Retype word for word the lines lying between the line containing "for item in" and the line containing "before = set(bpy.data.objects)", together with those two lines themselves, and nothing besides.

------------

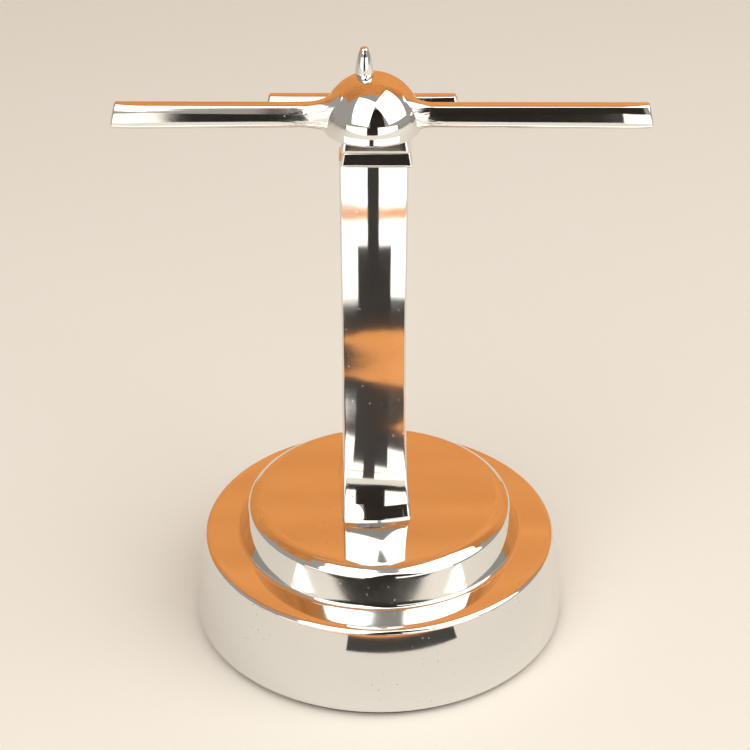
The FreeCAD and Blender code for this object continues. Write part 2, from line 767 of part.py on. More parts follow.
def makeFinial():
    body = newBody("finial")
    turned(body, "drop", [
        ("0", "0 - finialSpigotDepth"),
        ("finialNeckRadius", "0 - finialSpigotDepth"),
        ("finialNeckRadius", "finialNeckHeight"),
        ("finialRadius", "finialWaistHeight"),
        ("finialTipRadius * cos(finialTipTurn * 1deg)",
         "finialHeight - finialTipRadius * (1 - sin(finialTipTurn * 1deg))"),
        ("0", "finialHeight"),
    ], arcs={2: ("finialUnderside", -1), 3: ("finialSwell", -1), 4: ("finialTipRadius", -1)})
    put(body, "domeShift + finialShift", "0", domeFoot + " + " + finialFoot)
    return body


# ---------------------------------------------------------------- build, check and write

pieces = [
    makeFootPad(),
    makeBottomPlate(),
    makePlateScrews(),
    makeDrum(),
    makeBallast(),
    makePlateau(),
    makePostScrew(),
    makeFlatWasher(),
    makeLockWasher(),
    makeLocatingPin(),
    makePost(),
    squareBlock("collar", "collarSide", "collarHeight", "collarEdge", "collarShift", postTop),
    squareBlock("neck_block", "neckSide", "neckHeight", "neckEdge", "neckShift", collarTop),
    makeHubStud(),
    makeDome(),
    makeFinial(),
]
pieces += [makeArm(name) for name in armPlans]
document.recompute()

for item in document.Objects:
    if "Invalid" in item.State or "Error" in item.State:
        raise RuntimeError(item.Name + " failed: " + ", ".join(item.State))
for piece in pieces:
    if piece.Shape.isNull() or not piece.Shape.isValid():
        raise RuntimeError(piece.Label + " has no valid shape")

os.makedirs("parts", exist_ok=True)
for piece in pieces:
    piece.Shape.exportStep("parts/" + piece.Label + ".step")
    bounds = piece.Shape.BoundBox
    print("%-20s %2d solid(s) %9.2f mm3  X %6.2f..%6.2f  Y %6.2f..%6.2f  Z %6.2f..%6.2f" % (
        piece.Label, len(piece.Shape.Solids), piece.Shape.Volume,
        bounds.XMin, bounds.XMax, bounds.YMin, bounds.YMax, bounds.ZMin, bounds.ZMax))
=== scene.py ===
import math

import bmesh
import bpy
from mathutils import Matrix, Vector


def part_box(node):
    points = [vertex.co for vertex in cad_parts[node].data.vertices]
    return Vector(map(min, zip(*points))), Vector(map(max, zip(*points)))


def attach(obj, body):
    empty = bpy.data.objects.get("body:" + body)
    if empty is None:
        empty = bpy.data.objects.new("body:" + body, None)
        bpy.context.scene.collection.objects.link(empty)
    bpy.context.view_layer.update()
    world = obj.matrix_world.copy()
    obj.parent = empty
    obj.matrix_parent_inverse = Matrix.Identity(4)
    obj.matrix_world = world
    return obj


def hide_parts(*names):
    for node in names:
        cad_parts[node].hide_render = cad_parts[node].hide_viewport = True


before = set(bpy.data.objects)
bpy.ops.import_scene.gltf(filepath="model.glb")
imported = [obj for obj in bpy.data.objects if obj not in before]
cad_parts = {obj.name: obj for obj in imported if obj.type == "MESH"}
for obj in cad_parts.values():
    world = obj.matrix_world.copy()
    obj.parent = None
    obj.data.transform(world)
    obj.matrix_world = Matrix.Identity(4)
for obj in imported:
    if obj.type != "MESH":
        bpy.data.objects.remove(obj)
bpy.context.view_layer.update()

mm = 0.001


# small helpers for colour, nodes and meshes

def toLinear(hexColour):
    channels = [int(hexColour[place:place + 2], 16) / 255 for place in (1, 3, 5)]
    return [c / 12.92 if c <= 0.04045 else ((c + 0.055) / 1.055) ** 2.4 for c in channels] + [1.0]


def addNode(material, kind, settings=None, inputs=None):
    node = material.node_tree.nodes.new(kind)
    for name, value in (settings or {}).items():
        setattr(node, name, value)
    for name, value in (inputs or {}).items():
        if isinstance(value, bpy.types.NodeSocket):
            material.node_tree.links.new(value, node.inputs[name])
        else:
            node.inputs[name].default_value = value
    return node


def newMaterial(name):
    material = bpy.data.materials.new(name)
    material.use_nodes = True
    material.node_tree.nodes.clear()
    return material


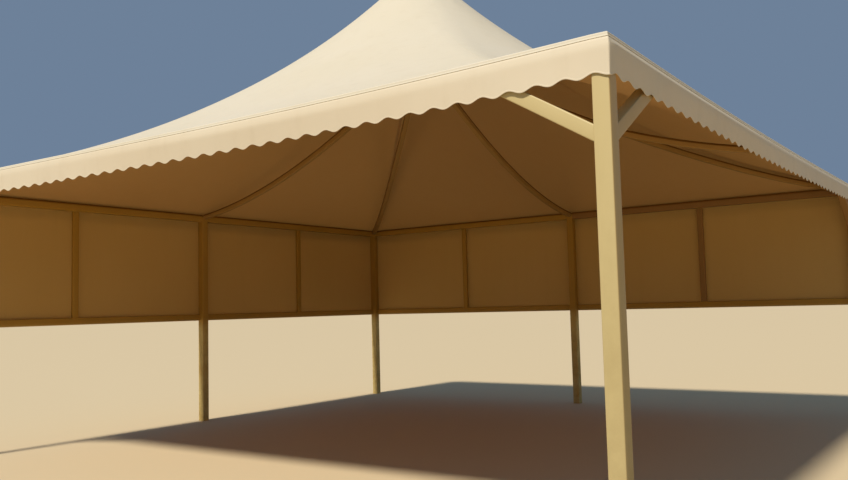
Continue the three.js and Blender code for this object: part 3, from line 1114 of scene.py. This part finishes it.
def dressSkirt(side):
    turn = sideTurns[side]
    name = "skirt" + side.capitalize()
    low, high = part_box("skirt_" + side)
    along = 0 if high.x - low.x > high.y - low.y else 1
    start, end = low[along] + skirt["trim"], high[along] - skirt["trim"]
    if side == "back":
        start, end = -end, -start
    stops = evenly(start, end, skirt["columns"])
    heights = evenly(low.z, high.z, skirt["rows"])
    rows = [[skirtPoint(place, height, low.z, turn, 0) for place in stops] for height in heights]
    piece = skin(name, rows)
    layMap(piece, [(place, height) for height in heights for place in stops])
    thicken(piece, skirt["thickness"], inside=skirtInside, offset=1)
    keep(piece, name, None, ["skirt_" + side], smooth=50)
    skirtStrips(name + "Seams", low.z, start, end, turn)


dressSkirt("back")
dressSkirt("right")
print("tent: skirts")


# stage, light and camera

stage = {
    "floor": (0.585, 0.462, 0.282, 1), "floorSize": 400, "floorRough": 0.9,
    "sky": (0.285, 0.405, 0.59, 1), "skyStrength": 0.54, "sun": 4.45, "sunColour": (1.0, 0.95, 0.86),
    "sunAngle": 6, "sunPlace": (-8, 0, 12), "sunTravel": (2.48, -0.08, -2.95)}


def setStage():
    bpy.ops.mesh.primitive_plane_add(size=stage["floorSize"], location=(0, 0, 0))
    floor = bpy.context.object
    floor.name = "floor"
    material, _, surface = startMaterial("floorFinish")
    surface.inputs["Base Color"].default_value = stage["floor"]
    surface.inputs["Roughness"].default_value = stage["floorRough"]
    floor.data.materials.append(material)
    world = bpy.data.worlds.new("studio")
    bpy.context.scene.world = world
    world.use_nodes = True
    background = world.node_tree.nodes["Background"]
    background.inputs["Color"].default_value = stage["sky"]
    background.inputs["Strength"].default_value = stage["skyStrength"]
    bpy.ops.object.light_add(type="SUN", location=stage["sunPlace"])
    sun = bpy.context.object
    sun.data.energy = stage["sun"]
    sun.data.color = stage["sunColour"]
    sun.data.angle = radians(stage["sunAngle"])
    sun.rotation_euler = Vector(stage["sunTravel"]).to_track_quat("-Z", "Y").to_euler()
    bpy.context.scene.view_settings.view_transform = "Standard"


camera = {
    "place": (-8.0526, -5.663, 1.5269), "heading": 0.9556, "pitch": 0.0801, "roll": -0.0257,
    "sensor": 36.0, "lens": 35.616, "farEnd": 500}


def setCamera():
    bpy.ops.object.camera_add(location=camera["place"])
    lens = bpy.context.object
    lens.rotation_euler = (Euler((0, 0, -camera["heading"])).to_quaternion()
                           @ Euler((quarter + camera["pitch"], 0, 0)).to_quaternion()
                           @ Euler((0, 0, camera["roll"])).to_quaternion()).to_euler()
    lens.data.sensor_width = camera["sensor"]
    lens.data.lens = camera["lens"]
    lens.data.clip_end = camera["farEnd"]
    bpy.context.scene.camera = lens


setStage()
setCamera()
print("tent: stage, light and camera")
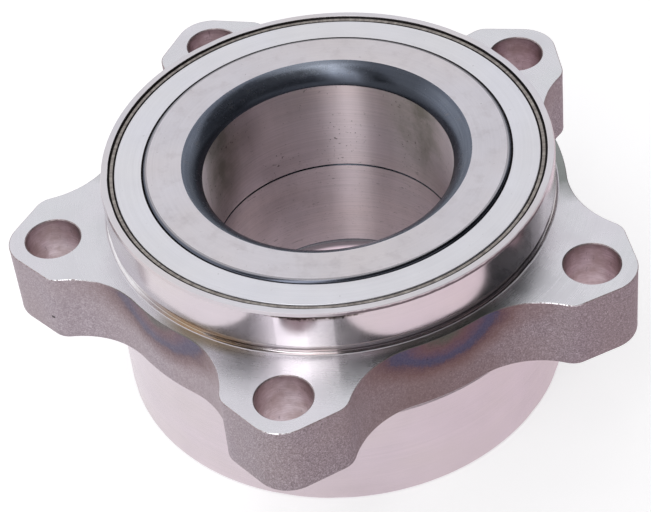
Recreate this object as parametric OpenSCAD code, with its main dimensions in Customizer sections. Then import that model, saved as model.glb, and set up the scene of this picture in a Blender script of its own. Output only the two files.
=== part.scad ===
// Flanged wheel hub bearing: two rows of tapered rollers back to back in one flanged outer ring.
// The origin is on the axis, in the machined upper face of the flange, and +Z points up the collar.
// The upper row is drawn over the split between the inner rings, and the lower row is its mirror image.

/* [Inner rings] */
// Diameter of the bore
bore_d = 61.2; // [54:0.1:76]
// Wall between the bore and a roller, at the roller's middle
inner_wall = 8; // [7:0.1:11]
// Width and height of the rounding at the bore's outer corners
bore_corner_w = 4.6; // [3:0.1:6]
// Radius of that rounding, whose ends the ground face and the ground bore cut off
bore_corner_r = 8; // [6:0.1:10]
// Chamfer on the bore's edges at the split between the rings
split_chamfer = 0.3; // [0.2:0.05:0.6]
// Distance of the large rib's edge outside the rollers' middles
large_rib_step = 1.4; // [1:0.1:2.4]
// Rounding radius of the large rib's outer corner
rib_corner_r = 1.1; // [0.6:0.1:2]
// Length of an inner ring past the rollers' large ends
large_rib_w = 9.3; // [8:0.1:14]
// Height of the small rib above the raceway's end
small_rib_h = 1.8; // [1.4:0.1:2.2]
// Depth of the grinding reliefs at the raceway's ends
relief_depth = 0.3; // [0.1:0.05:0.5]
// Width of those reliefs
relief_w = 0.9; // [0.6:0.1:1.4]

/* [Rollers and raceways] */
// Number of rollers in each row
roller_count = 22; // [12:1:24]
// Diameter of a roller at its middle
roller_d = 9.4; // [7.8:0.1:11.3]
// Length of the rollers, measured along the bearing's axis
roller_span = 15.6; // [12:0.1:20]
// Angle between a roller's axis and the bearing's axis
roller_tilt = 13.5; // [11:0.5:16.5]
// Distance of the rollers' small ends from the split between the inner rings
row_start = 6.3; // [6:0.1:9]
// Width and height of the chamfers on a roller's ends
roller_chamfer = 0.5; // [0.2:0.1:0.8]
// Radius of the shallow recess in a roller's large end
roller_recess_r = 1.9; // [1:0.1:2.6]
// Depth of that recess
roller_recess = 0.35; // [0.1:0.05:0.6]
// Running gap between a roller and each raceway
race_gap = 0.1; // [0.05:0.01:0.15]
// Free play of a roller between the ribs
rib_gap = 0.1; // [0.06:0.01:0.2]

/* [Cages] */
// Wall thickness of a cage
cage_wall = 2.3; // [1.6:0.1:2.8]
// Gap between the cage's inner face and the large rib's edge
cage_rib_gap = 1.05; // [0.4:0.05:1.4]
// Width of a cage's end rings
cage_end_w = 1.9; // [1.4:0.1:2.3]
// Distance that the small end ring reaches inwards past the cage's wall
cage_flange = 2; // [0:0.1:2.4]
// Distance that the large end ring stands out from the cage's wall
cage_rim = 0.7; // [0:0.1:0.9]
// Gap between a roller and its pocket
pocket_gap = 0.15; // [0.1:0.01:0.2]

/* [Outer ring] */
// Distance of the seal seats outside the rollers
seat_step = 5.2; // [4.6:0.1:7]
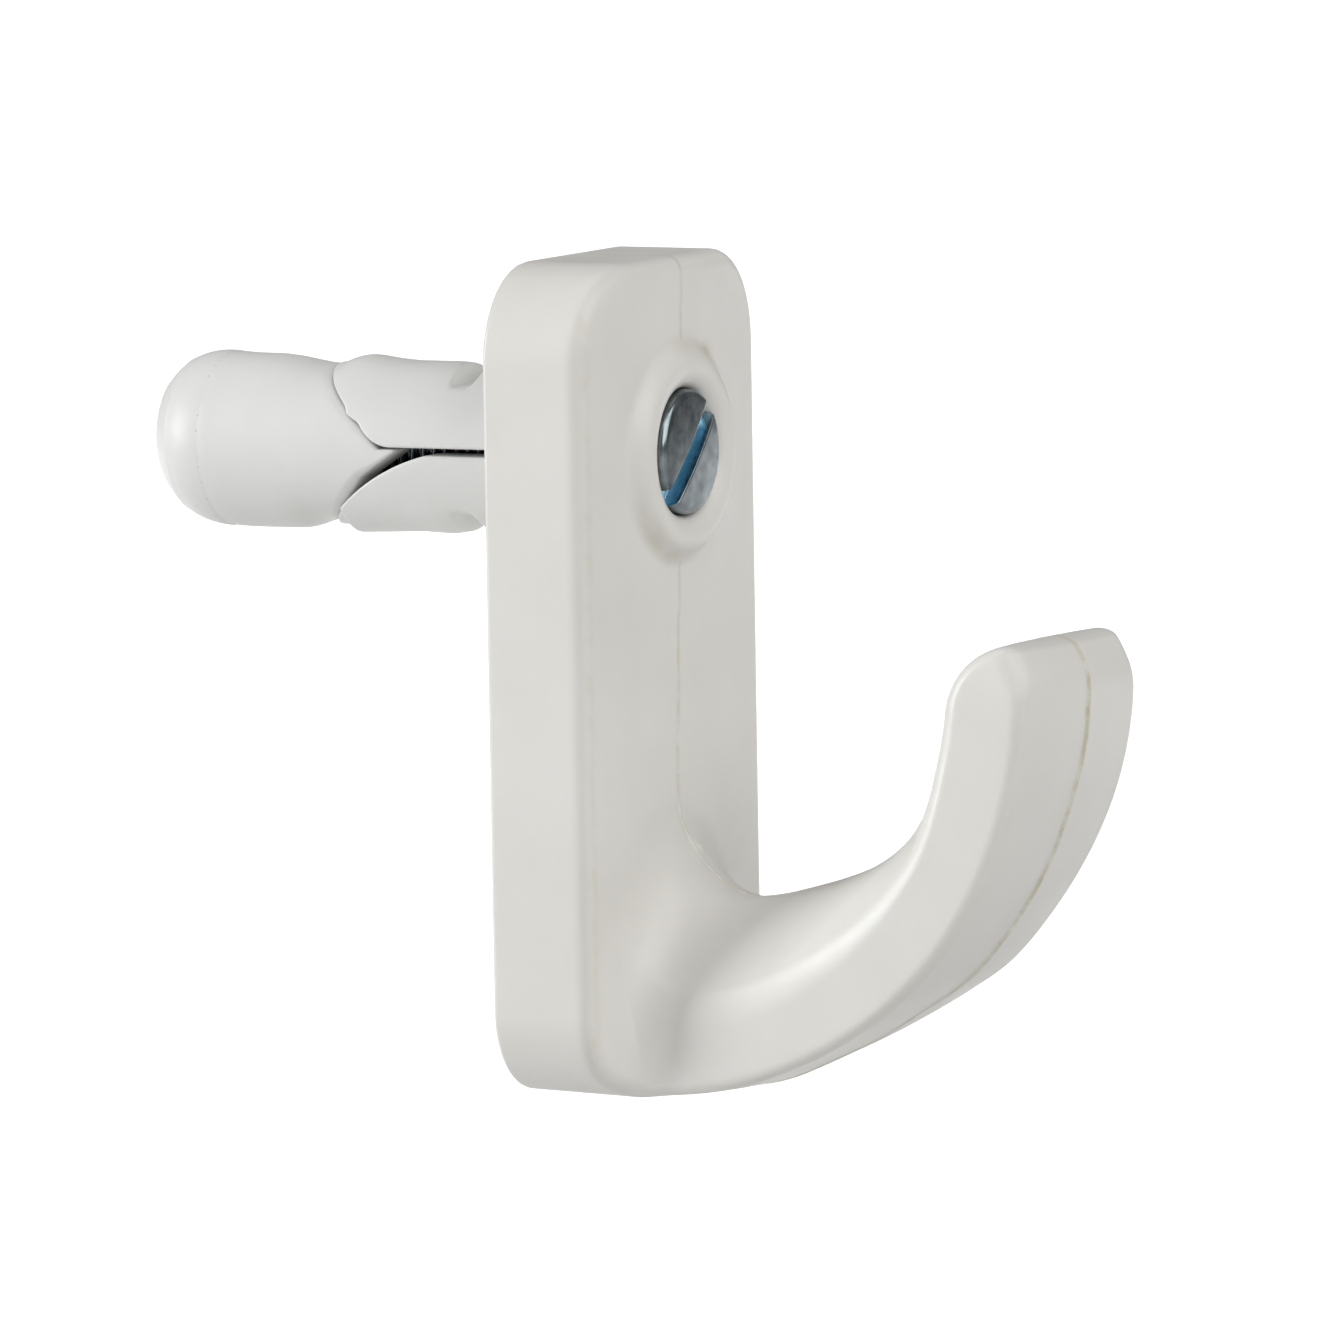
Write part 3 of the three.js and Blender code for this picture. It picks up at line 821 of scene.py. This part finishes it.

------------

Final result:
for item in document.Objects:
    if "Invalid" in item.State or "Error" in item.State:
        raise RuntimeError(item.Name + " failed: " + ", ".join(item.State))
for piece in pieces:
    if piece.Shape.isNull() or not piece.Shape.isValid():
        raise RuntimeError(piece.Label + " has no valid shape")

os.makedirs("parts", exist_ok=True)
for piece in pieces:
    piece.Shape.exportStep("parts/" + piece.Label + ".step")
    bounds = piece.Shape.BoundBox
    print("%-20s %2d solid(s) %9.2f mm3  X %6.2f..%6.2f  Y %6.2f..%6.2f  Z %6.2f..%6.2f" % (
        piece.Label, len(piece.Shape.Solids), piece.Shape.Volume,
        bounds.XMin, bounds.XMax, bounds.YMin, bounds.YMax, bounds.ZMin, bounds.ZMax))
=== scene.py ===
import math

import bmesh
import bpy
from mathutils import Matrix, Vector


def part_box(node):
    points = [vertex.co for vertex in cad_parts[node].data.vertices]
    return Vector(map(min, zip(*points))), Vector(map(max, zip(*points)))


def attach(obj, body):
    empty = bpy.data.objects.get("body:" + body)
    if empty is None:
        empty = bpy.data.objects.new("body:" + body, None)
        bpy.context.scene.collection.objects.link(empty)
    bpy.context.view_layer.update()
    world = obj.matrix_world.copy()
    obj.parent = empty
    obj.matrix_parent_inverse = Matrix.Identity(4)
    obj.matrix_world = world
    return obj


def hide_parts(*names):
    for node in names:
        cad_parts[node].hide_render = cad_parts[node].hide_viewport = True


before = set(bpy.data.objects)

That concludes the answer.